Commonwealth v. Marlin, 452 Pa. 380, 386-87, 305 A.2d 14, 18 (1973) (emphasis in original).

Thus, statutes such as the one at issue here are to be given meaning by reference to the "common sense of the community" and the broad protective purposes for which they are enacted. With these two factors in mind, we believe that section 4304 is not facially vague. Phrases such as "endangers the welfare of the child" and "duty of care, protection or support" are not esoteric. Rather, they are easily understood and given content by the community at large. An individual who contemplates a particular course of conduct will have little difficulty deciding whether his intended act "endangers the welfare of the child" by his violation of a "duty of care, protection or support." Nor, it is clear, are first amendment rights involved.

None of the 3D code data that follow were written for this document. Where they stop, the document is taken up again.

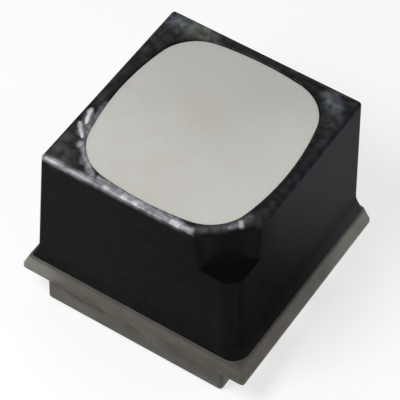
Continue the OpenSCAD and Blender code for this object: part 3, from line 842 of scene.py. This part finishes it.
def makeBase(material):
    size = baseMoulding
    lowZ = boxes["base_moulding"][0][2]
    flangeHalf = boxes["base_moulding"][1][:2]
    footHalf = flangeHalf - size["footInset"]
    ramp, radius = size["pocketRamp"], size["cornerRadius"]

    pocketX = footHalf[0] - size["padLength"] - size["pocketGap"]
    pocketHalfY = leadWidth / 2 + size["pocketGap"]
    rowEdges = [row * pinPitch + side * pocketHalfY for row in (-1, 0, 1) for side in (-1, 1)]
    lineX = packedLines(footHalf[0], [-pocketX, pocketX], ramp, size["lineSpacing"], radius)
    lineY = packedLines(footHalf[1], rowEdges, ramp, size["lineSpacing"], radius)
    gridX, gridY = np.meshgrid(lineX, lineY)

    def underside(x, y):
        # height of the underside: the foot's level, and the pads' top inside a pocket
        inX = easeStep(-ramp / 2, ramp / 2, np.abs(x) - pocketX)
        depths = (pocketHalfY - np.abs(y - row * pinPitch) for row in (-1, 0, 1))
        inY = sum(easeStep(-ramp / 2, ramp / 2, depth) for depth in depths)
        return lowZ + inX * inY * (leadSize["thickness"] - lowZ)

    def stretchEnds(value, half, newHalf):
        # only lines near the ends move, by an eased share of the change in half size
        moved = easeStep(size["endZone"] * half, half, np.abs(value))
        return value + np.sign(value) * (newHalf - half) * moved

    def ringRow(half, corner, z):
        # ring of the underside's border moved out to another rounded rectangle
        ringX, ringY = (stretchEnds(square[:, axis], footHalf[axis], half[axis]) for axis in (0, 1))
        ringX, ringY = bendCorners(ringX, ringY, half[0], half[1], corner)
        return np.stack([ringX, ringY, np.broadcast_to(z, ringX.shape)], 1)[None]

    # the foot: its rounded lower edge, then straight up
    square = borderOf(np.stack([gridX, gridY], 2))
    squareZ = underside(square[:, 0], square[:, 1])
    turn = list(zip(*quarterTurn(4)))
    rows = []
    for sine, cosine in turn:
        inset = size["footEdge"] * (1 - sine)
        rows.append(ringRow(footHalf - inset, radius - inset, squareZ + size["footEdge"] * (1 - cosine)))
    for z in size["footRows"]:
        rows.append(ringRow(footHalf, radius, z))

    # the flange: out along its underside, round its edge, up its band and its slope
    footZ, bandTop = size["footTop"], size["footTop"] + size["edgeBand"]
    edge, gap = size["flangeEdge"], size["edgeGap"]
    topHalf = skirtHalf + size["topRim"]
    rows.append(ringRow(flangeHalf - edge - gap, radius - edge, footZ))
    for sine, cosine in turn:
        inset = edge * (1 - sine)
        rows.append(ringRow(flangeHalf - inset, radius - inset, footZ + edge * (1 - cosine)))
    for z in (footZ + edge + gap / 2, bandTop - gap):
        rows.append(ringRow(flangeHalf, radius, z))
    for climbed in size["slopeShares"]:
        half = flangeHalf + (topHalf - flangeHalf) * climbed - size["slopeDraw"] * (climbed == 0)
        rows.append(ringRow(half, radius, bandTop + (skirtZ - bandTop) * climbed))
    for inset, drop in size["topRows"]:
        rows.append(ringRow(topHalf - inset, radius, skirtZ - drop))

    # the cup: up its outside, then down the well, which each column meets at its own angle, to the floor
    for z in (skirtZ, cupTopZ):
        rows.append(ringRow(housing["riserHalf"], housing["riserRadius"], z))
    riser = rows[-1][0]
    angle = np.arctan2(riser[:, 1], riser[:, 0])
    for z in np.linspace(cupTopZ, floorZ, size["cupRows"]):
        well = wellRing(np.full((1, 1), z), np.zeros((1, 1)))[0]
        wellAngle = np.arctan2(well[:, 1], well[:, 0])
        order = np.argsort(wellAngle)
        wellReach = np.hypot(well[order, 0], well[order, 1])
        reach = np.interp(angle, wellAngle[order], wellReach, period=2 * math.pi)
        ring = [reach * np.cos(angle), reach * np.sin(angle), np.full(len(angle), z)]
        rows.append(np.stack(ring, 1)[None])
    last = rows[-1]
    rows += [last * [shrink, shrink, 1.0] for shrink in (0.66, 0.33, 0.0)]

    insetHalf = footHalf - size["footEdge"]
    x, y = (stretchEnds(grid, footHalf[axis], insetHalf[axis]) for axis, grid in enumerate((gridX, gridY)))
    x, y = bendCorners(x, y, *insetHalf, radius - size["footEdge"])
    under = np.stack([x, y, underside(gridX, gridY)], 2)
    makePiece("grey_base", [(under, False, False), (np.concatenate(rows), False, True)],
              material, ["base_moulding"], 40)


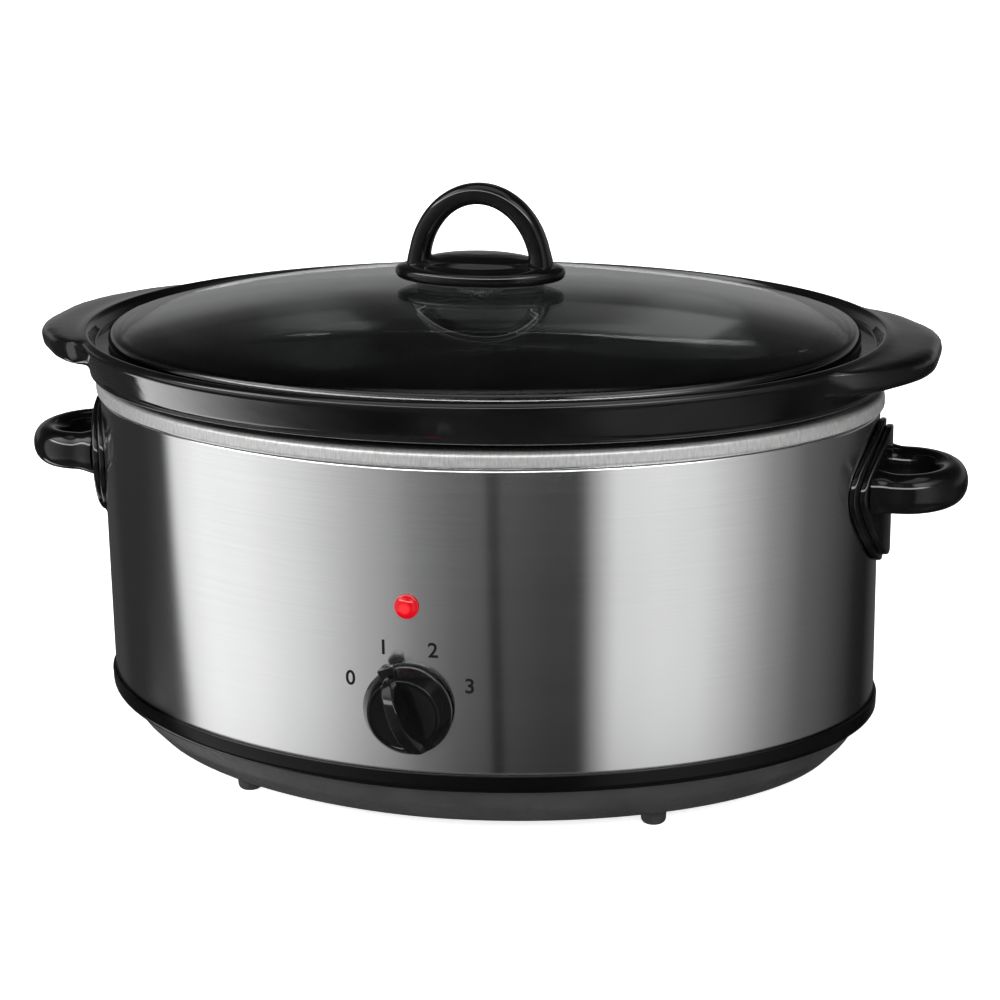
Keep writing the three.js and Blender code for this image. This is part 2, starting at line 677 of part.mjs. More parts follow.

We cannot, of course, on this record determine whether section 4304 is vague as applied to appellee. This aspect of the vagueness challenge may not be decided in the absence of facts developed on the record.

Order reversed.

POMEROY and MANDERINO, JJ., concur in the result.


[1] See Appellate Court Jurisdiction Act of 1970, Act of July 31, 1970, P.L. 673, art. II, § 202(9), 17 P.S. § 211.202(9) (Supp. 1975).

[2] American Law Institute, Model Penal Code § 230.4 provides:

"A parent, guardian, or other person supervising the welfare of a child under 18 commits a misdemeanor if he knowingly endangers the child's welfare by violating a duty of care, protection or support."